Definition: Let $(X, \tau)$ be a topological space and let $\sim$ be an equivalence relation on $X$. The Quotient Topology on $X \: / \sim$ is the final topology induced by the quotient map $q : X \to X \: / \sim$. Then the resulting Topological Quotient is the topological space of the set $X \: / \sim$ with the quotient topology.

Equivalently, the quotient topology on $X \: / \sim$ is the finest topology which maps the quotient map $q : X \to X \: / \sim$ continuous.

Proposition 1: Let $(X, \tau)$ be a topological space and $\sim$ be an equivalence relation on $X$. Furthermore, let $X \: / \sim$ have the quotient topology with respect to $\sim$. Then $U \subseteq X \: / \sim$ is open in $X \: / \sim$ if and only if $\displaystyle{\bigcup_{[x] \in U} [x]}$ is open in $X$.

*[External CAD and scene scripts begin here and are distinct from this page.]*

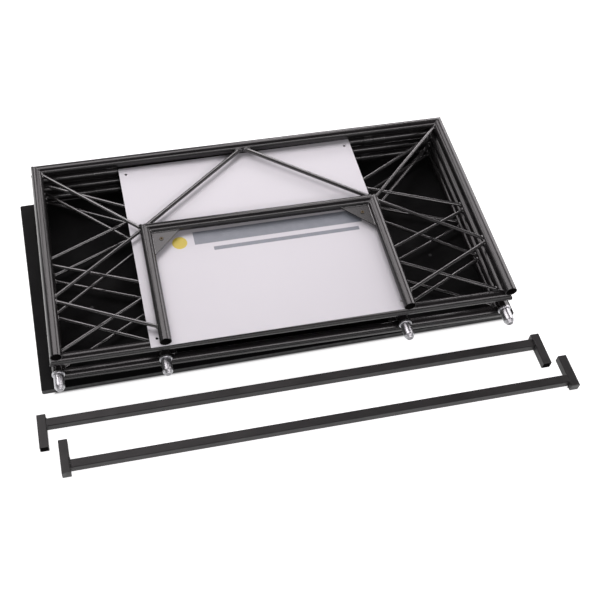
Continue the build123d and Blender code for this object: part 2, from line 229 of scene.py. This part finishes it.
def laminate():
    """Black fine-textured board facing with lint and rubbed marks, darker under the frames and paler
    at its two ends beyond them: painted shade and painted light.
    """
    finish = Finish("board_black", (0.0028, 0.0028, 0.0030), 0.8, Specular_IOR_Level=0.10)
    finish.tint(finish.noise(6.0, 4.0, 0.6), (0.005, 0.005, 0.0052), 0.35, 0.7)
    split = finish.tree.nodes.new("ShaderNodeSeparateXYZ")
    finish.link(finish.coords, split.inputs["Vector"])
    # Painted light and shade: the ends beyond the frames are paler than the board under them.
    margin = finish.maths("ABSOLUTE", split.outputs["X"])
    finish.tint(margin, (0.0125, 0.0125, 0.0128), LIT_ENDS_START, LIT_ENDS_FULL)
    finish.tint(finish.voronoi(700.0), (0.022, 0.022, 0.023), 0.25, 0.05, 0.5)
    finish.tint(finish.noise(85.0, 6.0, 0.75), (0.06, 0.06, 0.06), 0.70, 0.82, 0.3)
    finish.vary_roughness(finish.noise(22.0, 4.0), 0.74, 0.9)
    finish.bump(finish.voronoi(900.0), 0.35, 0.0003)
    finish.bump(finish.noise(2200.0, 1.0), 0.25, 0.0001)
    return finish.material


FRAME_BLACK = powder_coat("frame_black", (0.0080, 0.0073, 0.0076), (0.012, 0.0110, 0.0114),
                          gloss=(0.20, 0.25))
# Painted light: the rods' coat is a lighter copy of the frame coat, so the thin rods read brighter.
ROD_BLACK = powder_coat("rod_black", (0.016, 0.015, 0.0155), (0.024, 0.0225, 0.023),
                        gloss=(0.19, 0.25), ior=2.0)
# Painted glint: the welds' coat is a lighter copy of the frame coat, and glossier, so the beads glint.
WELD_BLACK = powder_coat("weld_black", (0.012, 0.0115, 0.0117), (0.020, 0.019, 0.019),
                         gloss=(0.12, 0.20), peel=0.06, ior=2.0)
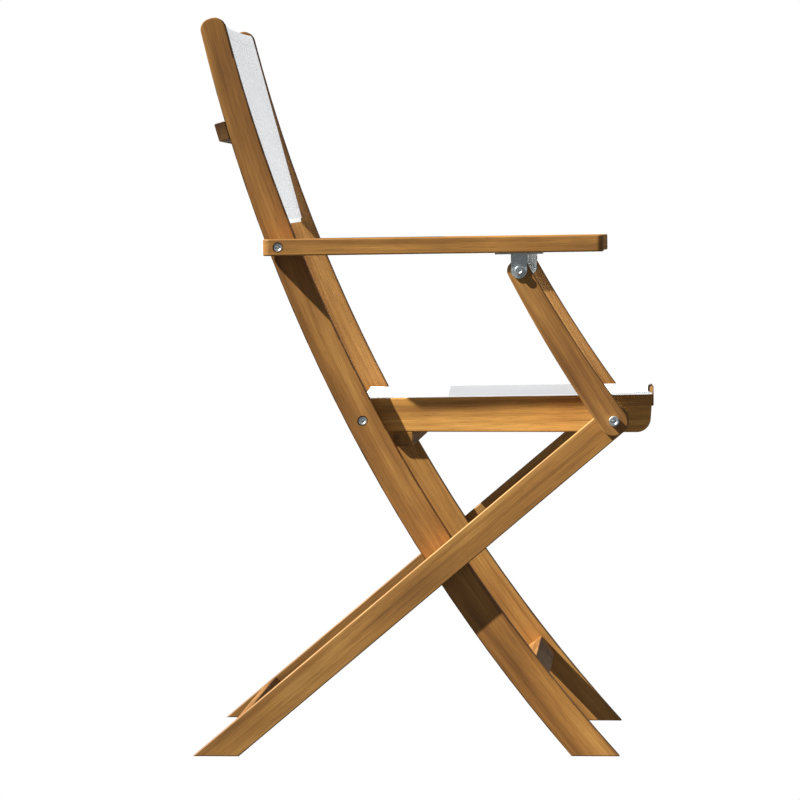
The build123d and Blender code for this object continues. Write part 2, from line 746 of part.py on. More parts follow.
def make_back_cords():
    """Cords that hold the back fabric's edges in the stiles' grooves."""
    with BuildPart() as cords:
        for side in SIDES.values():
            y = side * (STILE_IN + CORD_GROOVE[1] - CORD_R - CORD_LIFT)
            direction = (BACK_TOP[0] - BACK_BOTTOM[0], 0, BACK_TOP[1] - BACK_BOTTOM[1])
            with BuildSketch(Plane(origin=(BACK_BOTTOM[0], y, BACK_BOTTOM[1]), z_dir=direction)):
                Circle(CORD_R)
            extrude(amount=BACK_LENGTH)
    return cords


def make_guide_pins():
    """Pins pressed into the stiles' outer faces, which the guide shoes turn on."""
    with BuildPart() as pins:
        for side in SIDES.values():
            rod(side, STILE_OUT - DOWEL_DEPTH + 0.5, STILE_OUT + GAP - 0.4, GUIDE_PIN, GUIDE_PIN_R)
    return pins


M6_INSERT_R = M6_R + INSERT_WALL
M8_INSERT_R = M8_R + INSERT_WALL
EAR_OUTSIDE = SUPPORT_OUT + EAR_GAP + PLATE
EAR_INSIDE = SUPPORT_IN - EAR_GAP - PLATE

pieces = {
    "back_crossbar": make_back_crossbar(),
    "back_crossbar_screws": make_back_screws(),
    "back_fabric": make_back_fabric(),
    "back_fabric_cords": make_back_cords(),
    "front_foot_crossbar": make_dowelled_bar(
        STILE_IN, FRONT_FOOT_BAR_CENTRE, FRONT_FOOT_TURN, *FRONT_FOOT_BAR, FRONT_FOOT_DOWELS
    ),
    "front_foot_dowels": make_dowels(STILE_IN, FRONT_FOOT_DOWELS),
    "guide_pins": make_guide_pins(),
    "arm_pivot_bolts": make_pivot_bolts(
        STILE_IN + ARM_BOLT_START, ARM_OUT - COUNTERBORE_DEEP, ARM_PIVOT, M6_R, HEAD_R, HEAD_HIGH
    ),
    "arm_pivot_inserts": make_rings(
        STILE_IN + ARM_INSERT_START, STILE_OUT, ARM_PIVOT, M6_R + SLIP, M6_INSERT_R
    ),
    "arm_pivot_washers": make_washers(STILE_OUT, ARM_PIVOT, M6_R),
    "seat_front_bar": make_dowelled_bar(
        RAIL_IN, FRONT_BAR_CENTRE, 0, FRONT_BAR_HEIGHT, FRONT_BAR_DEPTH, [FRONT_BAR_CENTRE], SEAT_DOWEL_R
    ),
    "seat_front_bar_dowels": make_dowels(RAIL_IN, [FRONT_BAR_CENTRE], SEAT_DOWEL_R),
    "seat_rear_bar": make_rear_bar(),
    "seat_rear_bar_screws": make_rear_bar_screws(),
    "seat_fabric": make_seat_fabric(),
    "seat_fabric_cords": make_seat_cords(),
    "front_pivot_bolts": make_pivot_bolts(
        RAIL_IN + BOLT_START, SUPPORT_OUT + 0.3, FRONT_PIVOT, M8_R, FRONT_HEAD_R, FRONT_HEAD_HIGH
    ),
    "front_pivot_inserts": make_rings(
        RAIL_IN + INSERT_START, RAIL_OUT, FRONT_PIVOT, M8_R + SLIP, M8_INSERT_R
    ),
    "front_pivot_spacers": make_rings(
        RAIL_OUT + 0.05, LEG_IN - 0.1, FRONT_PIVOT, M8_R + RUN, SPACER_R
    ),
    "front_pivot_washers": make_washers(LEG_OUT, FRONT_PIVOT, M8_R),
    "rear_pivot_bolts": make_pivot_bolts(
        RAIL_IN + BOLT_START, STILE_OUT - COUNTERBORE_DEEP + 0.1, REAR_PIVOT, M6_R, HEAD_R, HEAD_HIGH
    ),
    "rear_pivot_inserts": make_rings(
        RAIL_IN + INSERT_START, RAIL_OUT, REAR_PIVOT, M6_R + SLIP, M6_INSERT_R
    ),
    "rear_pivot_washers": make_washers(RAIL_OUT, REAR_PIVOT, M6_R),
    "rear_foot_crossbar": make_dowelled_bar(
        LEG_IN, REAR_FOOT_BAR_CENTRE, LEG_TURN, BAR_THIN, BAR_WIDE, REAR_FOOT_DOWELS
    ),
    "rear_foot_dowels": make_dowels(LEG_IN, REAR_FOOT_DOWELS),
    "guide_shoes": make_guide_shoes(),
}

for word, sign in SIDES.items():
    pieces["stile_" + word] = make_stile(sign)
    pieces["seat_rail_" + word] = make_rail(sign)
    pieces["leg_" + word] = make_leg(sign)
    pieces["arm_support_" + word] = make_support(sign)
    pieces["armrest_" + word] = make_armrest(sign)
    pieces["arm_bracket_" + word] = make_bracket(sign)
    pieces["bracket_screws_" + word] = make_bracket_screws(sign)
    pieces["bracket_bolt_" + word] = make_bolt(
        sign, EAR_INSIDE - BRACKET_TIP, EAR_OUTSIDE, BRACKET_PIVOT, M6_R, BRACKET_HEAD_R, HEAD_HIGH
    )
    pieces["bracket_nut_" + word] = make_nut(
        sign, EAR_INSIDE - NUT_HIGH, EAR_INSIDE, BRACKET_PIVOT, M6_R + SLIP
    )

os.makedirs("parts", exist_ok=True)
for name, piece in pieces.items():
    piece.part.label = name
    export_step(piece.part, "parts/" + name + ".step")
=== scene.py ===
import json
import math

import bmesh
import bpy
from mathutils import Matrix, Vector


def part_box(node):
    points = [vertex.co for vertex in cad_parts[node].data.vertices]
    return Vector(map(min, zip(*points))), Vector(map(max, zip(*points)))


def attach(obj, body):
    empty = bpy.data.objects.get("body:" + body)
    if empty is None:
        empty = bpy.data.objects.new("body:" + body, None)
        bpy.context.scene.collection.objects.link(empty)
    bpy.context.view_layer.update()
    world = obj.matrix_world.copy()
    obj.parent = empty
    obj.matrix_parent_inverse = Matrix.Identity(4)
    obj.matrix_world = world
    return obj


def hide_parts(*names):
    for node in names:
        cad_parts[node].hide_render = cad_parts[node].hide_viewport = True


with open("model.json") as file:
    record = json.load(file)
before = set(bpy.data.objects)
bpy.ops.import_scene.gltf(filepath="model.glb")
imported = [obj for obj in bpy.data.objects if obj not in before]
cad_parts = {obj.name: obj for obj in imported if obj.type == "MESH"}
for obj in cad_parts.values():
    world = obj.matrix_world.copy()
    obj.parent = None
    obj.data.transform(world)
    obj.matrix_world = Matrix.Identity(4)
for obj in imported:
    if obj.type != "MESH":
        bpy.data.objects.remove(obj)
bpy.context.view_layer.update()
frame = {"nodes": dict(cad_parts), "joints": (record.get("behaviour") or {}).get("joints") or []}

NODES = frame["nodes"]
JOINTS = {joint["name"]: joint for joint in frame["joints"]}
SIDES = {"right": -1, "left": 1}


def middle(node):
    """Centre of a node's box."""
    low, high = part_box(node)
    return (Vector(low) + Vector(high)) / 2


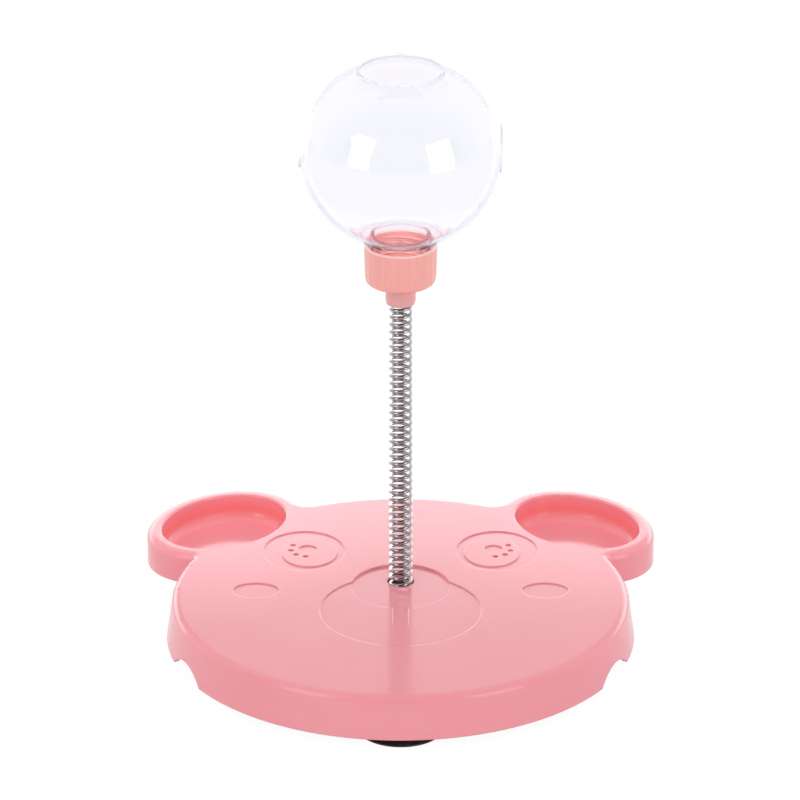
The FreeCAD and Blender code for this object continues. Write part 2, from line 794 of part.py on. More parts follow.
def arc_from_tangent(start, tangent, end):
    """The arc that leaves start along the tangent and ends at the given point."""
    chord = end - start
    normal = (tangent * chord.dot(tangent) - chord) * -1
    normal.normalize()
    radius = chord.dot(chord) / (2 * chord.dot(normal))
    centre = start + normal * radius
    middle = (start + end) * 0.5 - centre
    middle.normalize()
    return Part.Arc(start, centre + middle * radius, end), radius


def biarc(start, start_tangent, end, end_tangent):
    """Two arcs that join two points with the given tangents and meet smoothly between them."""
    gap = end - start
    both = start_tangent + end_tangent
    a = 2 * (1 - start_tangent.dot(end_tangent))
    b = 2 * gap.dot(both)
    c = -gap.dot(gap)
    reach = (-b + math.sqrt(b * b - 4 * a * c)) / (2 * a)
    middle = (start + start_tangent * reach + end - end_tangent * reach) * 0.5
    direction = (end - end_tangent * reach) - (start + start_tangent * reach)
    direction.normalize()
    first, first_radius = arc_from_tangent(start, start_tangent, middle)
    second, second_radius = arc_from_tangent(middle, direction, end)
    return [first, second], min(first_radius, second_radius)


def spring():
    wire = SIZES["wire_radius"]
    mean = number(spring_mean_radius)
    low = number(boss_level + d.seat_clearance) + wire
    high = number(socket_top_level - d.seat_clearance) - wire
    turns = round((high - low) / SIZES["spring_pitch"])
    rise = (high - low) / turns
    halves = 2 * turns
    angles = [math.pi * index for index in range(halves + 1)]
    points = [helix_point(angle, mean, rise) for angle in angles]
    tangents = [helix_tangent(angle, mean, rise) for angle in angles]
    lead_in = points[0] - tangents[0] * (2 * wire)
    edges = [Part.LineSegment(lead_in, points[0]).toShape()]
    tightest = mean
    for index in range(halves):
        arcs, radius = biarc(points[index], tangents[index], points[index + 1], tangents[index + 1])
        edges += [arc.toShape() for arc in arcs]
        tightest = min(tightest, radius)
    lead_out = points[-1] + tangents[-1] * (2 * wire)
    edges.append(Part.LineSegment(points[-1], lead_out).toShape())
    path = Part.Wire(edges)
    section = Part.Wire(Part.Circle(lead_in, tangents[0], wire).toShape())
    pipe = Part.BRepOffsetAPI.MakePipeShell(path)
    pipe.add(section)
    pipe.build()
    pipe.makeSolid()
    item = doc.addObject("Part::Feature", "Spring")
    item.Shape = pipe.shape()
    item.Label = "spring"
    item.Placement = FreeCAD.Placement(FreeCAD.Vector(0, number(axis_y), low), FreeCAD.Rotation())
    gap = spring_gap(mean, rise, wire)
    exact = math.pi * wire * wire * path.Length
    print(f"spring: {turns} turns, pitch {rise:.3f}, tightest arc {tightest:.2f}")
    print(f"spring: least gap to itself {gap:.2f}, volume {item.Shape.Volume:.1f} against {exact:.1f}")
    return item


def spring_gap(mean, rise, wire):
    """The least distance between the wire's surface and itself, at points half a turn away and more."""
    steps = 360
    start = helix_point(0, mean, rise)
    others = [helix_point(2 * math.pi * i / steps, mean, rise) for i in range(steps // 2, 2 * steps)]
    return min((point - start).Length for point in others) - 2 * wire


parts = [base_shell()]
parts += [suction_cup(side, x, y) for side, (x, y) in cup_places().items()]
parts += [spring_anchor(), anchor_screws(), spring(), spring_plug(), screw_cap(), cap_screw(), treat_ball()]
doc.recompute()

for item in doc.Objects:
    if "Invalid" in item.State or "Error" in item.State:
        raise RuntimeError(f"{item.Name} failed: {item.State}")
for item in parts:
    if item.Shape.isNull() or not item.Shape.isValid():
        raise RuntimeError(f"{item.Label} has no valid shape")

os.makedirs("parts", exist_ok=True)
for item in parts:
    item.Shape.exportStep(f"parts/{item.Label}.step")
    print(f"{item.Label}: {len(item.Shape.Solids)} solid(s), {item.Shape.Volume:.0f} mm3")
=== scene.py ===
import json
import math

import bpy
import bmesh
from mathutils import Matrix, Vector


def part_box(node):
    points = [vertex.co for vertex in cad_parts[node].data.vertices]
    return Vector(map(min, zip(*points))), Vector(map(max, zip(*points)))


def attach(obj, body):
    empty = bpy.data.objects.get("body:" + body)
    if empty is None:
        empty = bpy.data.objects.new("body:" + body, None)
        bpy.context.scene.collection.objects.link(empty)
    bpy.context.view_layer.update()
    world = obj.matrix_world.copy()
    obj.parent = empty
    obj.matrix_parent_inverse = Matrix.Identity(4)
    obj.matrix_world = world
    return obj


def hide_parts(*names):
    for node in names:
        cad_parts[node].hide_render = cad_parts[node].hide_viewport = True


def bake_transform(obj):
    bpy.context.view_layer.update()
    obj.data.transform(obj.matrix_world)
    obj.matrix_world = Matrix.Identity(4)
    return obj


# Treat dispensing toy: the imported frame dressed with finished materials, a wound spring,
# a ribbed and threaded screw cap, a clear blown ball, moulded cups and screws.
# Metres, +Z up, the muzzle towards -Y, as in the frame.

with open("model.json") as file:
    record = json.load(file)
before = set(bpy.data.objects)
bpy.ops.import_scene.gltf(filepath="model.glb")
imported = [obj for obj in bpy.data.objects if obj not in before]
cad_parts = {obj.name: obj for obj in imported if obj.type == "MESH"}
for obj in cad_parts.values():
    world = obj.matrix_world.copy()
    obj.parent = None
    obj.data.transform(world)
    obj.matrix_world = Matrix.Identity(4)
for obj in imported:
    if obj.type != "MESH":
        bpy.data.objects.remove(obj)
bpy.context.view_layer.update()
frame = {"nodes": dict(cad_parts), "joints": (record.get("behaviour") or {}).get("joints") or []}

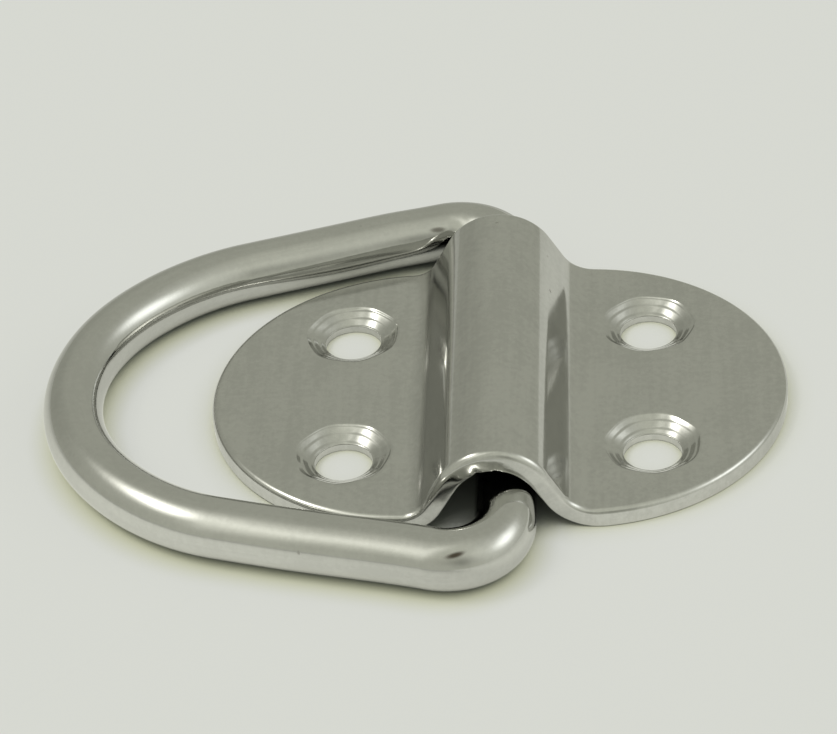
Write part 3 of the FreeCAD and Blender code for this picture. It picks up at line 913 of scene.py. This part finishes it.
class PADEYE_OT_studio(bpy.types.Operator):
    """Set up the floor, the soft lamps, the room and the camera"""

    bl_idname = "pad_eye.studio"
    bl_label = "Studio"

    def execute(self, context):
        scene = context.scene
        studio = scene.pad_eye_studio
        scene.view_settings.view_transform = "Standard"
        add_camera(scene)
        room_world(scene, studio)
        mesh = bpy.data.meshes.new("floor")
        half = FLOOR_HALF
        mesh.from_pydata([(-half, -half, 0), (half, -half, 0), (half, half, 0), (-half, half, 0)], [],
                         [(0, 1, 2, 3)])
        mesh.materials.append(floor_material(studio))
        floor = bpy.data.objects.new("floor", mesh)
        scene.collection.objects.link(floor)
        return {"FINISHED"}


class PADEYE_PT_panel(bpy.types.Panel):
    """Lists the sizes, the finish and the operators"""

    bl_idname = "PADEYE_PT_panel"
    bl_label = "Pad Eye"
    bl_space_type = "VIEW_3D"
    bl_region_type = "UI"
    bl_category = "Pad Eye"

    def draw(self, context):
        for group, operator in GROUPS.items():
            box = self.layout.box()
            settings = getattr(context.scene, group)
            for name in settings.bl_rna.properties.keys():
                if name not in ("rna_type", "name"):
                    box.prop(settings, name)
            if operator:
                box.operator(operator)


GROUPS = {
    "pad_eye_plate": "pad_eye.plate",
    "pad_eye_ring": "pad_eye.ring",
    "pad_eye_steel": "",
    "pad_eye_studio": "pad_eye.studio",
}
SETTINGS = {
    "pad_eye_plate": PadEyePlate,
    "pad_eye_ring": PadEyeRing,
    "pad_eye_steel": PadEyeSteel,
    "pad_eye_studio": PadEyeStudio,
}
CLASSES = (*SETTINGS.values(), PADEYE_OT_plate, PADEYE_OT_ring, PADEYE_OT_studio, PADEYE_PT_panel)


def register():
    for item in CLASSES:
        bpy.utils.register_class(item)
    for name, group in SETTINGS.items():
        setattr(bpy.types.Scene, name, bpy.props.PointerProperty(type=group))


def unregister():
    for name in SETTINGS:
        delattr(bpy.types.Scene, name)
    for item in reversed(CLASSES):
        bpy.utils.unregister_class(item)


def main():
    register()
    bpy.ops.pad_eye.studio()
    bpy.ops.pad_eye.plate()
    bpy.ops.pad_eye.ring()


if __name__ == "__main__":
    main()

  • Proof: By definition, the quotient topology $\tau^*$ on $X \: / \sim$ is the final topology on the quotient map $q : X \to X \: / \sim$ and can be described as the following set:
(2)
\begin{align} \quad \tau^* = \{ U \subseteq X \: / \sim : f^{-1}(U) \in \tau \} \end{align}
  • $\Rightarrow$ Suppose that $U \subseteq X \: / \sim$ is open in $X \: / \sim$. Then $q^{-1}(U)$ is open in $X$. But:
(3)
\begin{align} \quad q^{-1}(U) = \bigcup_{[x] \in U} [x] \end{align}
  • So $\bigcup_{[x] \in U} [x]$ is open in $X$.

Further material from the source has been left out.